▶ Exercise details:
Filter the records for lines holding the string "that".

▶ Input records:

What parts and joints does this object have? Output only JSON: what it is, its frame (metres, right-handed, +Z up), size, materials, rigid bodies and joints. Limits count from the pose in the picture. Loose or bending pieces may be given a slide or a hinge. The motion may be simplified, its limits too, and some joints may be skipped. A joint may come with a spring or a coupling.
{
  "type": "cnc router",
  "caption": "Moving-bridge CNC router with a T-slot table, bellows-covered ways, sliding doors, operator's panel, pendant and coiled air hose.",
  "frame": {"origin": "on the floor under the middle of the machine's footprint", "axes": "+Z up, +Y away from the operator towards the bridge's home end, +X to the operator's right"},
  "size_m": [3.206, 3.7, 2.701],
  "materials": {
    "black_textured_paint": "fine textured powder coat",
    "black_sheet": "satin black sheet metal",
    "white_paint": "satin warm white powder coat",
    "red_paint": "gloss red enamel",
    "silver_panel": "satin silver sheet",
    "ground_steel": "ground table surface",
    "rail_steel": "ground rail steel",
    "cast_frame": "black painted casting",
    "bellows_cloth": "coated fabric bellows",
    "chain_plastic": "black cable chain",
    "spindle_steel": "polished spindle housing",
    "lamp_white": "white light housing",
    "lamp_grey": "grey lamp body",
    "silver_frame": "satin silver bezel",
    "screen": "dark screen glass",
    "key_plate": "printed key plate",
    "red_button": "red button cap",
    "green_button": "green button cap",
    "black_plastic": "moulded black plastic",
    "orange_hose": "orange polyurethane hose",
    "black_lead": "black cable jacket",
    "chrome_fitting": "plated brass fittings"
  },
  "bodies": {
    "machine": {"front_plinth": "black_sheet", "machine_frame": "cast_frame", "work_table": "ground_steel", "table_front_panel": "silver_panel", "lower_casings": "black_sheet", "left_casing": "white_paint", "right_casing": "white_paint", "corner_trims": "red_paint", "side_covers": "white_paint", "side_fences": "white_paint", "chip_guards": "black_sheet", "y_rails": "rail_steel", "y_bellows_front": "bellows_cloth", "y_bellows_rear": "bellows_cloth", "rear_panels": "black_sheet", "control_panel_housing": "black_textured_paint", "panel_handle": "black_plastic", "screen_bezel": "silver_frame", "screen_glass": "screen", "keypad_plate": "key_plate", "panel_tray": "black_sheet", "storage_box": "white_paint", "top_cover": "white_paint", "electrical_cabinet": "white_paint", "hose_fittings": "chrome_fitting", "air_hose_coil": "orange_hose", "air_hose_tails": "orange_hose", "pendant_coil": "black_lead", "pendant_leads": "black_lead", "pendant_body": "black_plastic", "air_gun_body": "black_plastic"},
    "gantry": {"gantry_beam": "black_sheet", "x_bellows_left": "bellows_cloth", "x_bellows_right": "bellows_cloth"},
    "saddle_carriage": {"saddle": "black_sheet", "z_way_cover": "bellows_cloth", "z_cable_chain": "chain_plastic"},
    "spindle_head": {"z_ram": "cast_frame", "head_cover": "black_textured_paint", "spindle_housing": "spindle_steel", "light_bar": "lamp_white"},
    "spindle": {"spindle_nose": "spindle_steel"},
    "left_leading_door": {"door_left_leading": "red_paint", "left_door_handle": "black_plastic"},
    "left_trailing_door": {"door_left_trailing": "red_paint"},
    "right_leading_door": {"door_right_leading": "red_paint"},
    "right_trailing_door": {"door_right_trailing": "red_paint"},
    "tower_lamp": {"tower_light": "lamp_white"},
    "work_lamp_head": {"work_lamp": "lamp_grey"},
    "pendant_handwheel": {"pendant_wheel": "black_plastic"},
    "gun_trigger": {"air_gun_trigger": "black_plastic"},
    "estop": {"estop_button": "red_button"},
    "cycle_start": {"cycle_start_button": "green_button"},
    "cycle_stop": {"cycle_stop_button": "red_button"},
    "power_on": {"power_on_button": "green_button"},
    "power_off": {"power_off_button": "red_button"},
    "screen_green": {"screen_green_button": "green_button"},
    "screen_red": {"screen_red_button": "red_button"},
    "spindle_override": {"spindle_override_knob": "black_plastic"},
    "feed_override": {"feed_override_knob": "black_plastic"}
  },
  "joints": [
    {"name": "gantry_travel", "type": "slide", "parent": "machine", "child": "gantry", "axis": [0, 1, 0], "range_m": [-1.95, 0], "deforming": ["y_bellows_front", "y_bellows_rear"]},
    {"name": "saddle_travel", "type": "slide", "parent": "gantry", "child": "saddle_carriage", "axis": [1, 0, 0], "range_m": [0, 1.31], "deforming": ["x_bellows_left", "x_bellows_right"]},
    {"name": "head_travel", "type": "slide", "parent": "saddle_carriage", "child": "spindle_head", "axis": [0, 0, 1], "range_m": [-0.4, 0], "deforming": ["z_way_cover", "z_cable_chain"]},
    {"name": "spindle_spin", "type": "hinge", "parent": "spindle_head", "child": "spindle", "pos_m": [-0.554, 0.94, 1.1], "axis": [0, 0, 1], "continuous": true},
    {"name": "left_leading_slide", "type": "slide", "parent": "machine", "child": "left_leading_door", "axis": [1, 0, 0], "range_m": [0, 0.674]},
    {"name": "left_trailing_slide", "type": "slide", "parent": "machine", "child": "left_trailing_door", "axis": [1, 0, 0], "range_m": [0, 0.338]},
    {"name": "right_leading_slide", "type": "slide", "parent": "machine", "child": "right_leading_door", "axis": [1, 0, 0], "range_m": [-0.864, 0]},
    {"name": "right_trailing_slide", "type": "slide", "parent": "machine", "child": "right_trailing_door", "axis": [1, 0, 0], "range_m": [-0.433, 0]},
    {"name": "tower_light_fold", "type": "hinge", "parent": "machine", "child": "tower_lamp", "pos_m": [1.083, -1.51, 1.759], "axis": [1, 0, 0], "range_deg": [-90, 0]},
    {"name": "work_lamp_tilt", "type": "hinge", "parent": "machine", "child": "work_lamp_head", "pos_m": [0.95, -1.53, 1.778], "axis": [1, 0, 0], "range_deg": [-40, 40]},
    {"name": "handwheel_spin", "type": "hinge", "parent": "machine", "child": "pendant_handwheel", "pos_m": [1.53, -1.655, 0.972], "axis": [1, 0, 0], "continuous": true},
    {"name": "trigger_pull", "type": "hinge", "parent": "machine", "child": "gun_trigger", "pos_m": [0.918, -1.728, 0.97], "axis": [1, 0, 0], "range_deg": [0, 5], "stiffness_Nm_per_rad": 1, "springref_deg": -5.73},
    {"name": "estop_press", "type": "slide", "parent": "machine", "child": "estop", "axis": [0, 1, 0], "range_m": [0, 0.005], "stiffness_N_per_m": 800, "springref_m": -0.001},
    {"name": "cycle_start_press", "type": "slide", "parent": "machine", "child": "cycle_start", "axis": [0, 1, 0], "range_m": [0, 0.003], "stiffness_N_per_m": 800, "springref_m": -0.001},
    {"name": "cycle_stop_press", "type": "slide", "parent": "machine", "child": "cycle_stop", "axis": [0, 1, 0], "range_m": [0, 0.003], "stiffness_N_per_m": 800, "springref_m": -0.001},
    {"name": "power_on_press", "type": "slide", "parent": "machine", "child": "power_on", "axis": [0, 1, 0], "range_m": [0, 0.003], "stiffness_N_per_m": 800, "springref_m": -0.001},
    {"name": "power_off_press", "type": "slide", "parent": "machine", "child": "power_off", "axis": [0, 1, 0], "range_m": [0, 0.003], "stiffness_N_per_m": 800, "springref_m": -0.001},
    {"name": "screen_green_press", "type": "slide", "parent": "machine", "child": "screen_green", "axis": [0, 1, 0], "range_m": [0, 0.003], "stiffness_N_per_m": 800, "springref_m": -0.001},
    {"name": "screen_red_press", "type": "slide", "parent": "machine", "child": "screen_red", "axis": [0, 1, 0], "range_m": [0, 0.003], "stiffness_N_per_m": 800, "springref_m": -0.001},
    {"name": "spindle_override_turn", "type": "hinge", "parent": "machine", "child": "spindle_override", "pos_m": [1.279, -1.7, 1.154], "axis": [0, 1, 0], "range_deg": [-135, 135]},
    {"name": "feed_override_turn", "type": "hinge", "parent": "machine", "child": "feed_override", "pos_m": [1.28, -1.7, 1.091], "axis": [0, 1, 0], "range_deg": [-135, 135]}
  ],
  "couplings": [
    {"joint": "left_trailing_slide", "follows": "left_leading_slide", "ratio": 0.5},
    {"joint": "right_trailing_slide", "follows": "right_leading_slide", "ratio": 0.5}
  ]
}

* * *

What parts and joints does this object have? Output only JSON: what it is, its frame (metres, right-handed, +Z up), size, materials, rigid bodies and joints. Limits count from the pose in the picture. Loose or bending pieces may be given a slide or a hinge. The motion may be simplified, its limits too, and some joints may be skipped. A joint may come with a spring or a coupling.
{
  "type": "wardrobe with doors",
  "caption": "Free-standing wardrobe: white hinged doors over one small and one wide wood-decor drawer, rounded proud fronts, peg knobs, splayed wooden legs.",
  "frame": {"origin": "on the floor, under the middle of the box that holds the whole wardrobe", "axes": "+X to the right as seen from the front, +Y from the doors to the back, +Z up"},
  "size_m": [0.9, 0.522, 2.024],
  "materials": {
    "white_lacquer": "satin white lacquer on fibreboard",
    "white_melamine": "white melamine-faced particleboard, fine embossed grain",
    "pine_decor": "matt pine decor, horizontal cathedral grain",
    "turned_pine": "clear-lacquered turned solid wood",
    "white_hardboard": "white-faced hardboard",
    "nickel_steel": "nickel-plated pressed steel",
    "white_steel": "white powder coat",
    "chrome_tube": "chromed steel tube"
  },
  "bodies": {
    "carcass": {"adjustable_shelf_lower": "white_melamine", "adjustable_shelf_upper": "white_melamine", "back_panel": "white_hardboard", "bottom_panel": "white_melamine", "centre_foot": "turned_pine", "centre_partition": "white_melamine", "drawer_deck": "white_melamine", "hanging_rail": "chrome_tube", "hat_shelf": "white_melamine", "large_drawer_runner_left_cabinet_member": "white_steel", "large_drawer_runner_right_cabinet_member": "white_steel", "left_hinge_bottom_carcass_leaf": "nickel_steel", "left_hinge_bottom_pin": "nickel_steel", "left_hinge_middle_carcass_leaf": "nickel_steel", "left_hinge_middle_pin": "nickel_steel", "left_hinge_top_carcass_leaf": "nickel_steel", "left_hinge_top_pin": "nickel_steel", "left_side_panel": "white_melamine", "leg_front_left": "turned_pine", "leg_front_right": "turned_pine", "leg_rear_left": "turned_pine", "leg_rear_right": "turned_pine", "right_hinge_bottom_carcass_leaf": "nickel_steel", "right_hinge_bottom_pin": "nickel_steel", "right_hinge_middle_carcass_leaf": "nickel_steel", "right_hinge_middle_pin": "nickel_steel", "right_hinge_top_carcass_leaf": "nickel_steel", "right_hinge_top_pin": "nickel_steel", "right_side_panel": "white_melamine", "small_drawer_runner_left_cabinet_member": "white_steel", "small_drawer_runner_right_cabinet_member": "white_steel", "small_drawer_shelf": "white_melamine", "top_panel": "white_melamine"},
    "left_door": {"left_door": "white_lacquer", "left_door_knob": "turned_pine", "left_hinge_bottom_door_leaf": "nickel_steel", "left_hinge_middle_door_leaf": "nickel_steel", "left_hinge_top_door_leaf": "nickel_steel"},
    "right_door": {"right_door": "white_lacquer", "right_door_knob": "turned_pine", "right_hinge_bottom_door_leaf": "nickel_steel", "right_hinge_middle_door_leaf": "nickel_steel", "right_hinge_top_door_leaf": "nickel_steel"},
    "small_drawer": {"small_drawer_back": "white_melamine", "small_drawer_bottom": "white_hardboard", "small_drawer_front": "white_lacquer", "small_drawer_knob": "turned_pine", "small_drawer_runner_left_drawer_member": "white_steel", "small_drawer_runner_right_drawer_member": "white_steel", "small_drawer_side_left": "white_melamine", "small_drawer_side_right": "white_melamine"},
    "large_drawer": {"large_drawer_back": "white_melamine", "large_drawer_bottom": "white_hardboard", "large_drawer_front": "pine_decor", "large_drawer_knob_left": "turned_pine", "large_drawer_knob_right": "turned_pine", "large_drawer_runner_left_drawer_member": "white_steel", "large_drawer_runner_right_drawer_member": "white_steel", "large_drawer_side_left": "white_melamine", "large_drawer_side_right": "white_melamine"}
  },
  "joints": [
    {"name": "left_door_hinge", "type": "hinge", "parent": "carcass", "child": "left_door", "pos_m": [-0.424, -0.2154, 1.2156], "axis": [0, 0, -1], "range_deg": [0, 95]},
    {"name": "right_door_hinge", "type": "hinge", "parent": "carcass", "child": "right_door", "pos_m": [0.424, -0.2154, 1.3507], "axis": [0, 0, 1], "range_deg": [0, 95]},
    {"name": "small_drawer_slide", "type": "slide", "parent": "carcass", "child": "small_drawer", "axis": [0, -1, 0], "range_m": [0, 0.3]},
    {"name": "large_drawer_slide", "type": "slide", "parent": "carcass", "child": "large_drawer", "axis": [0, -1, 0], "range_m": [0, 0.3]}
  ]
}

==

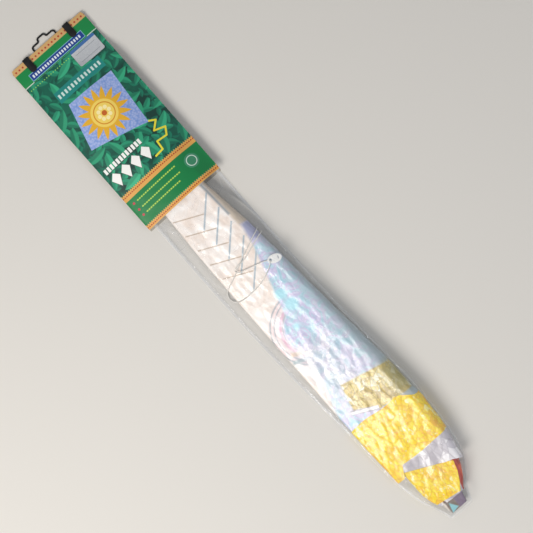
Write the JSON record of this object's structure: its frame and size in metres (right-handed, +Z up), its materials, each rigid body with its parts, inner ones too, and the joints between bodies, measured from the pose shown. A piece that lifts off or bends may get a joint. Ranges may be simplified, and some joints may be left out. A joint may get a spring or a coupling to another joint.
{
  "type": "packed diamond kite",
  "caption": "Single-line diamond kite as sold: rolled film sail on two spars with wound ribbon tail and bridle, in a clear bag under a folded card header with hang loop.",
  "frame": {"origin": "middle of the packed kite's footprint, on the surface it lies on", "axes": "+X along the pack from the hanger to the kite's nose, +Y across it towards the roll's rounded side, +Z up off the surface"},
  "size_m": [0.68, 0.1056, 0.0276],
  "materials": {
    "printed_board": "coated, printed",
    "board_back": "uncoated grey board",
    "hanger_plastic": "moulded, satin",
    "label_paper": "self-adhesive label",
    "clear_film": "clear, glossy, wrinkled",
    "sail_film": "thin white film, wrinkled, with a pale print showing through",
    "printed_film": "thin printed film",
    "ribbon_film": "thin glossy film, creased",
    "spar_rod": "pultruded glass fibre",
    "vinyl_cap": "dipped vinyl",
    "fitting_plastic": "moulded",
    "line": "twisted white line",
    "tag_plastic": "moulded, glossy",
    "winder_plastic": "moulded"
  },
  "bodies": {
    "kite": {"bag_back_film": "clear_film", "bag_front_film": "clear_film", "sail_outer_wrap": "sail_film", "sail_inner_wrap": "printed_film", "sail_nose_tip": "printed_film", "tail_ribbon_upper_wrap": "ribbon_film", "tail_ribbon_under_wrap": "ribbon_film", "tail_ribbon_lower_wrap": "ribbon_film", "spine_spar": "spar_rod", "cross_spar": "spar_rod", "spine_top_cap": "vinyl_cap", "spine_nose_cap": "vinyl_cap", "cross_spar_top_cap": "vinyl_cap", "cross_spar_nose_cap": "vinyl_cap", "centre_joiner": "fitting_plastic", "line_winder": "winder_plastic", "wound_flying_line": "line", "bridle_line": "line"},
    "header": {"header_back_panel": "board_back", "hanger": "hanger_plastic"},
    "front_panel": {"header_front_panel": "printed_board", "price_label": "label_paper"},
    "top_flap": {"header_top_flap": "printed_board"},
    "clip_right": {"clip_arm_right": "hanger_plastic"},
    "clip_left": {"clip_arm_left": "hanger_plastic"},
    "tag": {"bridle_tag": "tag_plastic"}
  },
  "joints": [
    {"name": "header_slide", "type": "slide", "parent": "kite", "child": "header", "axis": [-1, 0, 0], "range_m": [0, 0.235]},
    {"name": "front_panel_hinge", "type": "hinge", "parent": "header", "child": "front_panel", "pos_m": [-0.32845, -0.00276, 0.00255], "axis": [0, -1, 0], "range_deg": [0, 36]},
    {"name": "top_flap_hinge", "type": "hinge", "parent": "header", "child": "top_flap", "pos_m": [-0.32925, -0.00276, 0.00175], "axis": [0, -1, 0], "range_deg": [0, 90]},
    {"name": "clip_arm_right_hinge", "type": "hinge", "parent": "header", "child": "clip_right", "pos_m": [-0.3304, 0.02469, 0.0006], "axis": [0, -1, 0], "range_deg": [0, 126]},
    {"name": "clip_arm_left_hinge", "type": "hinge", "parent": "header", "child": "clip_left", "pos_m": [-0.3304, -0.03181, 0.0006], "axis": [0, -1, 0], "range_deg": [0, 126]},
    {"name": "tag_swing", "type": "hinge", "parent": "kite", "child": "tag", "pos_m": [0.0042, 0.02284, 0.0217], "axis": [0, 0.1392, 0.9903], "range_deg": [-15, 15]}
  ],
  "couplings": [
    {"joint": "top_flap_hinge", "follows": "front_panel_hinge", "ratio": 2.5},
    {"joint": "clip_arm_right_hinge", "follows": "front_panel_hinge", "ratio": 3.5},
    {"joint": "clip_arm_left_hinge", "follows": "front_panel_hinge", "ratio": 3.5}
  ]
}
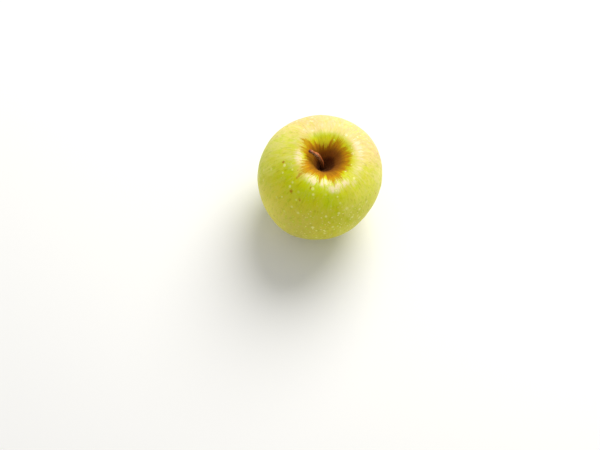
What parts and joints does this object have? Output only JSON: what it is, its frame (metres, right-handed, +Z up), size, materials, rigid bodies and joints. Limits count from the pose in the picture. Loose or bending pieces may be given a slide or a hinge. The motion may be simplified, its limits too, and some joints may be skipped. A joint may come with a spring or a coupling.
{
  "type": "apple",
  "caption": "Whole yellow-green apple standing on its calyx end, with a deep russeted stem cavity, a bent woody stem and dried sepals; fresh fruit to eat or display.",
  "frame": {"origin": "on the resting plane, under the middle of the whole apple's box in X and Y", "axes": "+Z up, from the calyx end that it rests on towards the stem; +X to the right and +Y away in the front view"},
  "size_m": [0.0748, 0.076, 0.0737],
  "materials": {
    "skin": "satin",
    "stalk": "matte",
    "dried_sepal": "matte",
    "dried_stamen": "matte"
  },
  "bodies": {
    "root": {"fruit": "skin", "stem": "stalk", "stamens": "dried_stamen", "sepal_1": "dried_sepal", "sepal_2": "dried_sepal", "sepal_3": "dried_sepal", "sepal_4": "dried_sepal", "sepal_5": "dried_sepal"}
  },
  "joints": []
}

▶ Solution:
  "frame": {"origin": "on the floor, under the middle of the box that holds the whole wardrobe", "axes": "+X to the right as seen from the front, +Y from the doors to the back, +Z up"},
Write the JSON record of this object's structure: its frame and size in metres (right-handed, +Z up), its materials, each rigid body with its parts, inner ones too, and the joints between bodies, measured from the pose shown. A piece that lifts off or bends may get a joint. Ranges may be simplified, and some joints may be left out. A joint may get a spring or a coupling to another joint.
  "frame": {"origin": "on the resting plane, under the middle of the whole apple's box in X and Y", "axes": "+Z up, from the calyx end that it rests on towards the stem; +X to the right and +Y away in the front view"},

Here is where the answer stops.